Do this: Please repeat, exactly and with nothing added, the lines running from the line that contains "Continue the build123d" to the line that contains "return mesh", both lines included.

--- BEGIN ---

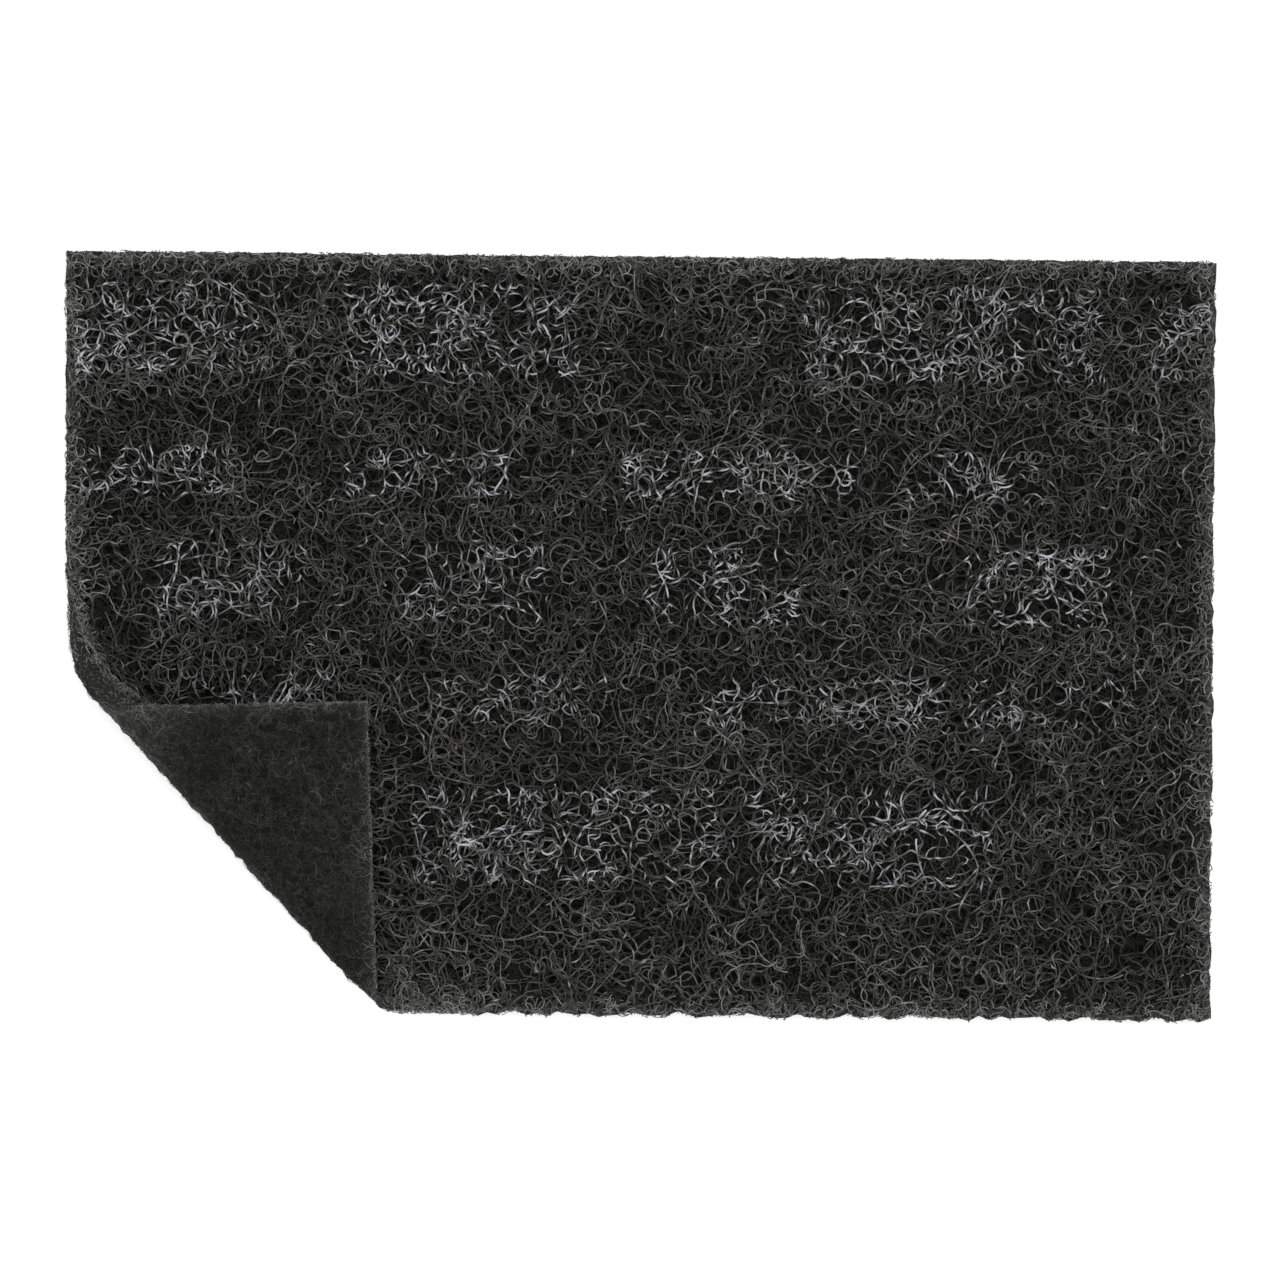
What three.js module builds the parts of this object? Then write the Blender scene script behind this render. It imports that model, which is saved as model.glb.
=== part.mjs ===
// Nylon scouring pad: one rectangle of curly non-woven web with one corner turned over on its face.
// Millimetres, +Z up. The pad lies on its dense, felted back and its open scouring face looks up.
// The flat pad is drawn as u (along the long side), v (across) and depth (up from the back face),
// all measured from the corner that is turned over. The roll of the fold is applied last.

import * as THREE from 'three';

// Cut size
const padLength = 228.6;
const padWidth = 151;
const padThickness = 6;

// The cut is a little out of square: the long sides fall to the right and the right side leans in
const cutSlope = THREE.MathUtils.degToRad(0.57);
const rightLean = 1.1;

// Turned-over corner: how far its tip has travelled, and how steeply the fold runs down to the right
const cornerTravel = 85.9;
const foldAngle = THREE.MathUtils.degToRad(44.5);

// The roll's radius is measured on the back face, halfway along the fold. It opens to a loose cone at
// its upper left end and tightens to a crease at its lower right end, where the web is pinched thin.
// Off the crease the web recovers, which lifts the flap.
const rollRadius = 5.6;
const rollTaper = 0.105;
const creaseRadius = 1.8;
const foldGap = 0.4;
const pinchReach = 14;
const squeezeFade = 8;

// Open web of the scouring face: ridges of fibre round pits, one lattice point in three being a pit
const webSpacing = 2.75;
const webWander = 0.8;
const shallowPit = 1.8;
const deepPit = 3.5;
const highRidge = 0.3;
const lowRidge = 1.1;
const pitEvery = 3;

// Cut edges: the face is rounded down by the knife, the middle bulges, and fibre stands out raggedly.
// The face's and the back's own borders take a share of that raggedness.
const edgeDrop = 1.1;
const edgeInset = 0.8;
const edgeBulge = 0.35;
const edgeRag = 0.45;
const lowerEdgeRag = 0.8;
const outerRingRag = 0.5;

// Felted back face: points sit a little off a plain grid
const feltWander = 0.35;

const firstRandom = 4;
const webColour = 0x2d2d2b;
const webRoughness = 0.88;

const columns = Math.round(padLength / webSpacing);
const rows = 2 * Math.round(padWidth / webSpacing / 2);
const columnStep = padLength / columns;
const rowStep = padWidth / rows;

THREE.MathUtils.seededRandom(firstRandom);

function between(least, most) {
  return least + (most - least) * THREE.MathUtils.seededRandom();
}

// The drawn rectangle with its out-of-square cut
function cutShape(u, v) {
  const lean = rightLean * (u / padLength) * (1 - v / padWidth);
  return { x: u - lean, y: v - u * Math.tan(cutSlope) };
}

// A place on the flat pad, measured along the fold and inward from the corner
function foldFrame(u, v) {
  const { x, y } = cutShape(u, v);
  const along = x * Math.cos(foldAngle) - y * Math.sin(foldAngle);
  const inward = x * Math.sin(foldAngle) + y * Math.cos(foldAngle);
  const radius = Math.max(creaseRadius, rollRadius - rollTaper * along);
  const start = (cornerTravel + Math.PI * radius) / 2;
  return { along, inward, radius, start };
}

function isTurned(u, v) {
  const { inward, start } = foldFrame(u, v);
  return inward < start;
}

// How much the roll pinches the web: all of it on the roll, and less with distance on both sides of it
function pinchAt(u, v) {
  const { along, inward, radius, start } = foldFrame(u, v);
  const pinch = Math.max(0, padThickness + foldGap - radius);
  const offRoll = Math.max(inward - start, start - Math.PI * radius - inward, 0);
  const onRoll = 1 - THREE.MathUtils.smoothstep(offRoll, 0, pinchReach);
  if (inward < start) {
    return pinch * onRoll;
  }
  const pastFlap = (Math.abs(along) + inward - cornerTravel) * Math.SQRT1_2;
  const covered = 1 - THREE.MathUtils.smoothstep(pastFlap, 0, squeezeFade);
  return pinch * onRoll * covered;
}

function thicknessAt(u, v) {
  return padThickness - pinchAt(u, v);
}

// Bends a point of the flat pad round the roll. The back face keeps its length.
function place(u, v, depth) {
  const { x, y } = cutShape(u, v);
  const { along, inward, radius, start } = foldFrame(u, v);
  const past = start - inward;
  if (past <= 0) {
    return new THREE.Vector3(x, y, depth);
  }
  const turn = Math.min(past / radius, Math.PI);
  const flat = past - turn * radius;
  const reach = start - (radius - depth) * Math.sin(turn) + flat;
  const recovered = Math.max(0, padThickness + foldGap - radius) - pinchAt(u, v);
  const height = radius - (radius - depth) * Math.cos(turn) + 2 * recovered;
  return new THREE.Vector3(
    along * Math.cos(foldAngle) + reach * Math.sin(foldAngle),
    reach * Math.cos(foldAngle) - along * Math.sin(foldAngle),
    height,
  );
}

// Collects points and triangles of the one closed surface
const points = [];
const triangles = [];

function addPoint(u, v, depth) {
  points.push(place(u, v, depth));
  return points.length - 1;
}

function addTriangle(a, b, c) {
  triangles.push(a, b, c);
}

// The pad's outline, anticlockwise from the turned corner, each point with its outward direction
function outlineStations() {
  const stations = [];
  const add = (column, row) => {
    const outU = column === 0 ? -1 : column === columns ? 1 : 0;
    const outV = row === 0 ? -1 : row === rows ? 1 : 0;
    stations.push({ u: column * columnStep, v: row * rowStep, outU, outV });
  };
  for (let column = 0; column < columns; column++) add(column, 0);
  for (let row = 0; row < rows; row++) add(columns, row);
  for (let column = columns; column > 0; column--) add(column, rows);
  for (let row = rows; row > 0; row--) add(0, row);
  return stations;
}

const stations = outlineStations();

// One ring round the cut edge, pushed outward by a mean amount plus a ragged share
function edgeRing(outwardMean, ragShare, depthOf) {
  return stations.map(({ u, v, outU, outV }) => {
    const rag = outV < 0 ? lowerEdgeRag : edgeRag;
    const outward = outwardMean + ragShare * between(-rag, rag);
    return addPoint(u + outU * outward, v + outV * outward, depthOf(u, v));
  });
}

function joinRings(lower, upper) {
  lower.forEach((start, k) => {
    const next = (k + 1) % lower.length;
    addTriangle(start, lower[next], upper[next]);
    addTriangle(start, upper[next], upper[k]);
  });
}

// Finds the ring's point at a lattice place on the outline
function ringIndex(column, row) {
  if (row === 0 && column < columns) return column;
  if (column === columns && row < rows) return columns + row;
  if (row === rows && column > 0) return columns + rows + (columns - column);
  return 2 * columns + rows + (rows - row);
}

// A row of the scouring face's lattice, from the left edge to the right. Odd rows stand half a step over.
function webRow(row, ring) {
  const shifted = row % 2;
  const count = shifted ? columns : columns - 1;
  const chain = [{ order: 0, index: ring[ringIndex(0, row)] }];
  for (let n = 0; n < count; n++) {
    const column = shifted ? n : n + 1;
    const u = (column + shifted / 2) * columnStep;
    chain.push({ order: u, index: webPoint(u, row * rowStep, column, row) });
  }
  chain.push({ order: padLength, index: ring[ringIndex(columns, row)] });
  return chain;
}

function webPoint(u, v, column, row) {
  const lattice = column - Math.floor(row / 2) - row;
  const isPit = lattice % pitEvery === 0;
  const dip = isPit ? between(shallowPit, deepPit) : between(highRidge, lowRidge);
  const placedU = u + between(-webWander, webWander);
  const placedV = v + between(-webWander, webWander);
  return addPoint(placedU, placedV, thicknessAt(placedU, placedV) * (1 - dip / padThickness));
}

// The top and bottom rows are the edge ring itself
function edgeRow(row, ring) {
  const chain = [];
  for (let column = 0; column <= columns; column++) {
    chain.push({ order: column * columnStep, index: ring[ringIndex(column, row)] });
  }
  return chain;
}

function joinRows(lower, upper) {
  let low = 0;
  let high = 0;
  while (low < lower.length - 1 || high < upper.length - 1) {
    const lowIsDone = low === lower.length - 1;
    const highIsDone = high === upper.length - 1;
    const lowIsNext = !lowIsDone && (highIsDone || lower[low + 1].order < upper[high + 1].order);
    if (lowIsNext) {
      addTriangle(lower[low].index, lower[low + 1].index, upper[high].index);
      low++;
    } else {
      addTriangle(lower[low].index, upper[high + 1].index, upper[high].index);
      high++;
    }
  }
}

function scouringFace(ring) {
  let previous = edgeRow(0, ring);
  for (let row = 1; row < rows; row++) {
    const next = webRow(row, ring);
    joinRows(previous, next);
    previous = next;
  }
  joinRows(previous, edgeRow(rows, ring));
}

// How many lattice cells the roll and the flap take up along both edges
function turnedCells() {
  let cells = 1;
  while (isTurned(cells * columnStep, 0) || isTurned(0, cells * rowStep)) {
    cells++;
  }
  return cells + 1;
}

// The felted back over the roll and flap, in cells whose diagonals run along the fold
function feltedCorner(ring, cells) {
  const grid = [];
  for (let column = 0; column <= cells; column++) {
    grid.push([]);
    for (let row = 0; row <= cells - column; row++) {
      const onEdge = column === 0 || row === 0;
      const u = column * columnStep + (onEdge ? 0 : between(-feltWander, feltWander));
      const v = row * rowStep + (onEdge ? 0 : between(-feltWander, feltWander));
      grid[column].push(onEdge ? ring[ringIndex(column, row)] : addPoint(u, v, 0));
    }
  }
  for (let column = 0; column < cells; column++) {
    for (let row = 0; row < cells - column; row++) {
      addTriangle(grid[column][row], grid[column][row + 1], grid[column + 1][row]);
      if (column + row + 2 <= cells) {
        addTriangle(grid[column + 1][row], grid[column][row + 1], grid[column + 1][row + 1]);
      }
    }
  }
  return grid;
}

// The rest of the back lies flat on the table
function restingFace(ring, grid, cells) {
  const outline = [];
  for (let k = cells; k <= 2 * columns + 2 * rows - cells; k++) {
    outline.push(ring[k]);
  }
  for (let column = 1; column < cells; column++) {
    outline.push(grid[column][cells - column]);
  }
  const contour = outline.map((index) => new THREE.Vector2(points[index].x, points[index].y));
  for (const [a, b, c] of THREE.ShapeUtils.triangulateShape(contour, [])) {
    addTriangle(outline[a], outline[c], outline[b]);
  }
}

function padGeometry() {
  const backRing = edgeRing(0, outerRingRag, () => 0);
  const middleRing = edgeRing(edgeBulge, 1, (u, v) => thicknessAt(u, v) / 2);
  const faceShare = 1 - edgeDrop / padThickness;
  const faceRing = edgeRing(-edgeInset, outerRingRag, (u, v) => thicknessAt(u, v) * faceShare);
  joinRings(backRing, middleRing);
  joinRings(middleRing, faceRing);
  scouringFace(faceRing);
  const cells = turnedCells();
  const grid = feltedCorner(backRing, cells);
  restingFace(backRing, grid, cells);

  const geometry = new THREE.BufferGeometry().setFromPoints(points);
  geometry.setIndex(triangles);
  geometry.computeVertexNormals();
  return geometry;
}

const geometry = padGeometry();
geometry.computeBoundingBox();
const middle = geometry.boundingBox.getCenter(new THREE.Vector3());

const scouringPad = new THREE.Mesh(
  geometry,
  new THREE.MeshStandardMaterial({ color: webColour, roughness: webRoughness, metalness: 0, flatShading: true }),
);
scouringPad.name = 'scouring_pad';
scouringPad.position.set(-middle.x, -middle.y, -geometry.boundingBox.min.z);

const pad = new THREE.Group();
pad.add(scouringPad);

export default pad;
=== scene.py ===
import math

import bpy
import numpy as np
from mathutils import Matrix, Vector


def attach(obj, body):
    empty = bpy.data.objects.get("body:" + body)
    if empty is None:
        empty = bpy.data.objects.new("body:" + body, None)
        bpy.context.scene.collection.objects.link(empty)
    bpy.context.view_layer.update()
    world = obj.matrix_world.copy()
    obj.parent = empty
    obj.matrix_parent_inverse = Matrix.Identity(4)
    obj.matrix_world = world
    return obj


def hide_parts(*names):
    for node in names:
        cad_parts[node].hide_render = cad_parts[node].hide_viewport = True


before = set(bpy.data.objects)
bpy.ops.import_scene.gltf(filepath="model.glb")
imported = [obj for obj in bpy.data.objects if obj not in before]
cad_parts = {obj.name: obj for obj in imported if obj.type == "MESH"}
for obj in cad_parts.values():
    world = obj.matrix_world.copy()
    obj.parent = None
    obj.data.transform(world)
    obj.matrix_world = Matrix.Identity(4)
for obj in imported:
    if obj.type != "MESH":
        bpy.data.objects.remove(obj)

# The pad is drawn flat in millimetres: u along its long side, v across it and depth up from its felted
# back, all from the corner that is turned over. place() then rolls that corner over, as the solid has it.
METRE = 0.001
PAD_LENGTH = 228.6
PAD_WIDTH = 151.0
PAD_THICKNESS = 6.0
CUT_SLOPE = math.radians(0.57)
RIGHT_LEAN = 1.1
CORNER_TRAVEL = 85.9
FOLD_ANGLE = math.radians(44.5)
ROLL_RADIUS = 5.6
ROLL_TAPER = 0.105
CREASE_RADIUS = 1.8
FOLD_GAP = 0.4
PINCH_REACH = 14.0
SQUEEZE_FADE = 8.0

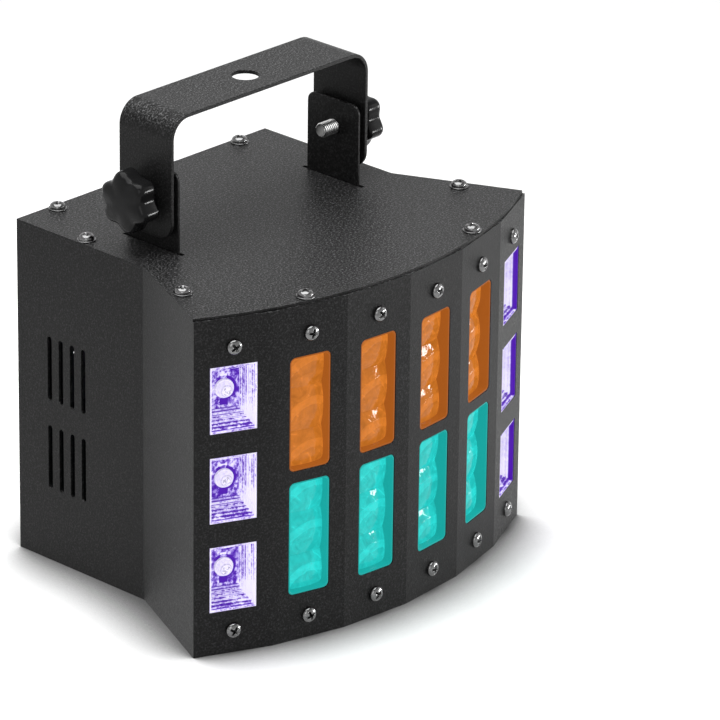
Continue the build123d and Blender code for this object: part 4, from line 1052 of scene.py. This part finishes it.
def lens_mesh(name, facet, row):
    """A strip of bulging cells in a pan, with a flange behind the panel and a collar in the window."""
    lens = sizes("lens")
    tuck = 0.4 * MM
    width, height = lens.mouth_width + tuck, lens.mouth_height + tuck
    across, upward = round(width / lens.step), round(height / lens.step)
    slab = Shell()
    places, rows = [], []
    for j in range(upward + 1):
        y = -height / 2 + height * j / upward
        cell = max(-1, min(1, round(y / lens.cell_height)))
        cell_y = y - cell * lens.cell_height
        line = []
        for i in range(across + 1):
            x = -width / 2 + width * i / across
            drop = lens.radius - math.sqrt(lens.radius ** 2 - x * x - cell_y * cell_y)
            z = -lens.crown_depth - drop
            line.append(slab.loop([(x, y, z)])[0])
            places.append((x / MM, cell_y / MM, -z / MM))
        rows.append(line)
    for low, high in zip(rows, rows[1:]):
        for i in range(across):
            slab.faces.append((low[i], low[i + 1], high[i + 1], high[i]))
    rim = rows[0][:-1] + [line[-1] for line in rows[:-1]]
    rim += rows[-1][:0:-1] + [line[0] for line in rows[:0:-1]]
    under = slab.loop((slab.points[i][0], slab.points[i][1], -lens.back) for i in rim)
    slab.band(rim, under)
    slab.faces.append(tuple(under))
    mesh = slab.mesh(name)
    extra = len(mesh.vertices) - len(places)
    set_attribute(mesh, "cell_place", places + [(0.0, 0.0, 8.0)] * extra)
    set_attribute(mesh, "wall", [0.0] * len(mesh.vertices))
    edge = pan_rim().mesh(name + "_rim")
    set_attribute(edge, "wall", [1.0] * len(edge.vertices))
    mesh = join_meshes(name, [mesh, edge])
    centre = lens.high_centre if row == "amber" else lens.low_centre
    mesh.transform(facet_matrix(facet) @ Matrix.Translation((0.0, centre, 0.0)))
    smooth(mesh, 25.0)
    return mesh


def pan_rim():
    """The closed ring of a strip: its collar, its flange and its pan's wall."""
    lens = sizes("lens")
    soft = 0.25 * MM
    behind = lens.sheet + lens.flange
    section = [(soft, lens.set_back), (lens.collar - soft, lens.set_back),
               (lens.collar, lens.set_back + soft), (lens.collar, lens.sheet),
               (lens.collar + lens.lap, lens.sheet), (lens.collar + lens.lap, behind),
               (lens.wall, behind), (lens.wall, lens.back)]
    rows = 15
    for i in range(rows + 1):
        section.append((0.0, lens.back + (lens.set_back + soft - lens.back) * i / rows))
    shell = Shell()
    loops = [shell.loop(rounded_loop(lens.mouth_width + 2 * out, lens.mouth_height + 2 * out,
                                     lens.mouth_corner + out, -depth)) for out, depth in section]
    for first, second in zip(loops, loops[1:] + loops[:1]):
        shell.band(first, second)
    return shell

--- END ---

Task solution:
Continue the build123d and Blender code for this object: part 4, from line 1052 of scene.py. This part finishes it.
def lens_mesh(name, facet, row):
    """A strip of bulging cells in a pan, with a flange behind the panel and a collar in the window."""
    lens = sizes("lens")
    tuck = 0.4 * MM
    width, height = lens.mouth_width + tuck, lens.mouth_height + tuck
    across, upward = round(width / lens.step), round(height / lens.step)
    slab = Shell()
    places, rows = [], []
    for j in range(upward + 1):
        y = -height / 2 + height * j / upward
        cell = max(-1, min(1, round(y / lens.cell_height)))
        cell_y = y - cell * lens.cell_height
        line = []
        for i in range(across + 1):
            x = -width / 2 + width * i / across
            drop = lens.radius - math.sqrt(lens.radius ** 2 - x * x - cell_y * cell_y)
            z = -lens.crown_depth - drop
            line.append(slab.loop([(x, y, z)])[0])
            places.append((x / MM, cell_y / MM, -z / MM))
        rows.append(line)
    for low, high in zip(rows, rows[1:]):
        for i in range(across):
            slab.faces.append((low[i], low[i + 1], high[i + 1], high[i]))
    rim = rows[0][:-1] + [line[-1] for line in rows[:-1]]
    rim += rows[-1][:0:-1] + [line[0] for line in rows[:0:-1]]
    under = slab.loop((slab.points[i][0], slab.points[i][1], -lens.back) for i in rim)
    slab.band(rim, under)
    slab.faces.append(tuple(under))
    mesh = slab.mesh(name)
    extra = len(mesh.vertices) - len(places)
    set_attribute(mesh, "cell_place", places + [(0.0, 0.0, 8.0)] * extra)
    set_attribute(mesh, "wall", [0.0] * len(mesh.vertices))
    edge = pan_rim().mesh(name + "_rim")
    set_attribute(edge, "wall", [1.0] * len(edge.vertices))
    mesh = join_meshes(name, [mesh, edge])
    centre = lens.high_centre if row == "amber" else lens.low_centre
    mesh.transform(facet_matrix(facet) @ Matrix.Translation((0.0, centre, 0.0)))
    smooth(mesh, 25.0)
    return mesh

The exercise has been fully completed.